On the way back to the hotel, we did a little nighttime sight seeing. Ever since our Hancock Tower audio tour guide David Schwimmer mentioned that whenever a Chicago Tribune journalist goes somewhere no one else at the paper has been, he or she always brings a rock back...and sticks them in the wall of the building (!), I'd wanted to see them. To fulfill my hours-long dream, we walked by the building (it's one of Michael's favorites, so we were going there anyway). Every US state, St. Paul's in London, the Houses of Parliament and Lords, Notre Dame de Paris, the Forbidden City!!! I was thinking, you know, regular rocks, but no! These guys ripped off the good stuff. Come on, you would think somewhere with "Forbidden" in its name would be safe... stolen history ...nope. But then, what do you expect from people working in a building where the architecture quite literally thumbs its nose at you?? jerks!

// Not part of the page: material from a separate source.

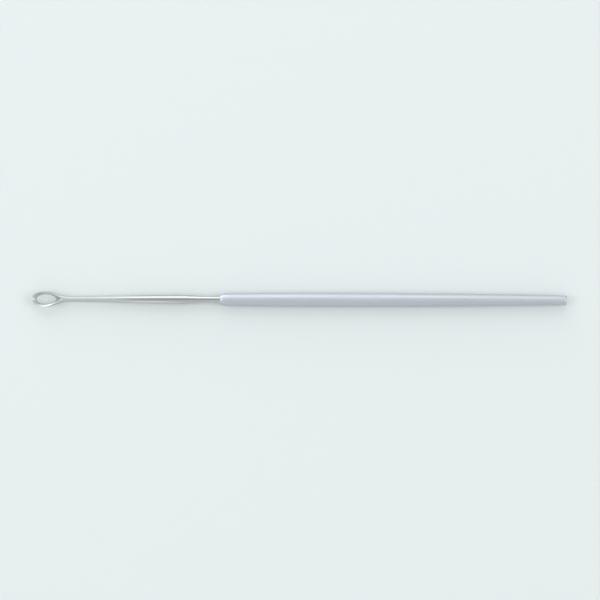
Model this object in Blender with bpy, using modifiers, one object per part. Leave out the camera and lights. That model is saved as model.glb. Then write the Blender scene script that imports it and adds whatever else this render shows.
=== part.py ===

To close this post, here's a shot of one of my favorite buildings in Chicago...I like to think of it as "double your tower, double your fun"...I give you the Wrigley Building. double your building

More architecture, Lott family history, cavorting squirrels, and chocolate that defeated even me....


Shanta Hayes said...

OMG! Now I'm really looking forward to our family trip to Chicago next summer. I don't know if the girls will be that interested in the architecture, but I sure am.

Anonymous said...

Great pictures, Heather!

I've never taken any of the architectural tours, but I love Chicago's architecture, and could probably tell you without a problem who designed most of the buildings in Chicago. My friends love having me for a tour guide when they come to Chicago - I guess it helps that I love this city so much!

Lelia said...

loved seeing your pictures. I was hoping to get into the big city NEXT week to see the Tapestry exhibit at the Art Museum.

I am usually frustrated that the textiles are only on display a couple months. But understand why.

Thx for stopping by my blog & leaving a comment. The book I'm reading is wonderful. (no spoilers by me) Each chapter is rich & interesting. I only have one or two chapters left to read. And, you SAW the real painting??? Lucky Duck. I'm jealous.